Those suffering from denial argue because a biracial man has been catapulted as a serious contender for the presidential office demonstrates that América has racially healed itself. There is no magical cure for racism. Pigmentation, an irreversible condition and biological characteristic, still keeps people of color in a nihilistic position; present but invisible to the dominant culture. The culturally blind perspective argues that similarities rather than differences should be celebrated. This view is tainted by idealism and a collective delusion that soothes chaotic souls. It doesn’t transform reality.

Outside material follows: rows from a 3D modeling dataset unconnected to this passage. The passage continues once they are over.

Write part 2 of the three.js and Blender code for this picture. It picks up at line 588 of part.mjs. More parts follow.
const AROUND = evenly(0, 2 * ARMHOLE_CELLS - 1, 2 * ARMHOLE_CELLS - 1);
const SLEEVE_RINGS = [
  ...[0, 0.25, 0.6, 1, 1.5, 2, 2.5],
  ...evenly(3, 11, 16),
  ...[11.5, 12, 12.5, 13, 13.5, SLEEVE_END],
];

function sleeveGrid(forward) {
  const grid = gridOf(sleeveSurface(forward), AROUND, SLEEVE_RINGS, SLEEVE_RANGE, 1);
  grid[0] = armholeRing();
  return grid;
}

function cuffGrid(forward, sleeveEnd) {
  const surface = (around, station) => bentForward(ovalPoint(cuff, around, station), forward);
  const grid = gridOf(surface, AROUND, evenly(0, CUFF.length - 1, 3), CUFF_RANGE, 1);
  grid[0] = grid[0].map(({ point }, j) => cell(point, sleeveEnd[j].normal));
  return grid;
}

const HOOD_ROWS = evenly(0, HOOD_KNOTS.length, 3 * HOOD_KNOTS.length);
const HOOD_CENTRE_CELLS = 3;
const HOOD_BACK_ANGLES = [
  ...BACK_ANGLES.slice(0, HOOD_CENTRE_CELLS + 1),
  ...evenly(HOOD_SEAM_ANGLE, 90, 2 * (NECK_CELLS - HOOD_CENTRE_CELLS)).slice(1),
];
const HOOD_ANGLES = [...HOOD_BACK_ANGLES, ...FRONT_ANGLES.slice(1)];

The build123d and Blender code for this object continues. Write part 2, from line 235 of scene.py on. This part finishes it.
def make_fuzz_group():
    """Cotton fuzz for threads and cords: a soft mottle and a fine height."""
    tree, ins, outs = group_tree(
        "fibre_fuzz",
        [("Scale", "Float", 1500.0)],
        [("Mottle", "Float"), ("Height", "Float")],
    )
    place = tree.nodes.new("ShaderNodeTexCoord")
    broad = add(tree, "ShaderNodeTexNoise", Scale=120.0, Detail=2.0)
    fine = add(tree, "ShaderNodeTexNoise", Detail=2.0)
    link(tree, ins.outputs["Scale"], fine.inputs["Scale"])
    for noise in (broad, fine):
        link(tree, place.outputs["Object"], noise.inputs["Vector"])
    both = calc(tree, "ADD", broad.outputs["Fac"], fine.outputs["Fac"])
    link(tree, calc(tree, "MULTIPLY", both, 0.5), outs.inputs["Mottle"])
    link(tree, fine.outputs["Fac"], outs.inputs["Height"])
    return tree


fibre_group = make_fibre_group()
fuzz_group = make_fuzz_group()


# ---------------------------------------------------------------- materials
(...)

Race relations in American society have been characterized as a black-white dichotomy. Occasionally, race “experts” slip in a brown, yellow or red dicho for appeasement purposes. Blacks have varying opinions within their own group about racism. For example, Harvard Professor Cornell West’s “Race Matters,” and conservative Professor Shellby Steele’s “The Content of Our Character: A New Vision of Race in América” are at odds. West argues that “the problem of the 21st century remains the problem of the color line.” Reducing human beings to objects of pleasure in the game of politics, robs people of color of their humanity. Steele has succumbed to the myth of the Puritan Ethic; give me a pair of boots with strong straps, and I can pull myself up alone. Steele’s notion that inferiority complexes caused by racism have now been replaced with self-doubt, strikes at the heart of blaming the victim as the social structure perpetuating inequity stands unblemished. Both tacitly mention other groups, but with no substance.


Racism’s ominous poison has afflicted all groups as competition over who are the most oppressed rings loudly in people of color communities. The root of the problem remains an untouchable. Chronic debasement cannot be altered by placing a Black man at the helm, especially when the ship is sinking; its cause is rooted in historical racism that weaves its way in and out of the social fabric of American society. It is going to take more than a psychic conversion to break the mold.


Hidden in sombras chocolates are Latino people waiting for their turn to address the masses. This group’s presence is not ephemeral. Its members are ostensibly invisible to the cultural power brokers. Only when a Brown token is needed, will he or she be allowed to hobnob with the elite.


The image of Brown captivity still lingers on in the web of destruction caused by the owners of the marketplace, insisting on making consumers out of everyone including undocumented workers as they are pushed further down the economic ladder. The immoral circumstances that once haunted América’s consciousness, causing white guilt, may surface again as Latinos grow in numbers in American society.


Immigrants have been slithering in the musty waters of xenophobia. They are ready to make a statement about their contributions to American society, earning them pathways to citizenship. They will have to cross over the path of white rage that is festering in América’s soul in order to be heard. With an undercurrent of collective shame, frustration and anger, immigrants and Chicanos/as are once again taking to the streets. They have been joined by their Brown brothers and sisters from Los Angeles, Chicago, New York and in other parts of the country where the silent majority has decided to no longer remain silent.


There may be a Brown prophet among the immigrants, but we will never know until we break the mental shackles of the oppressed and untangle the pathology of the oppressor. We will never know until we allow all opportunities for all human beings in American society to walk with honor and dignity out of the nightmares of imigraphobia and into the American dream.


Yes, race matters.





Ramón Del Castillo, Ph.D. is an independent journalist.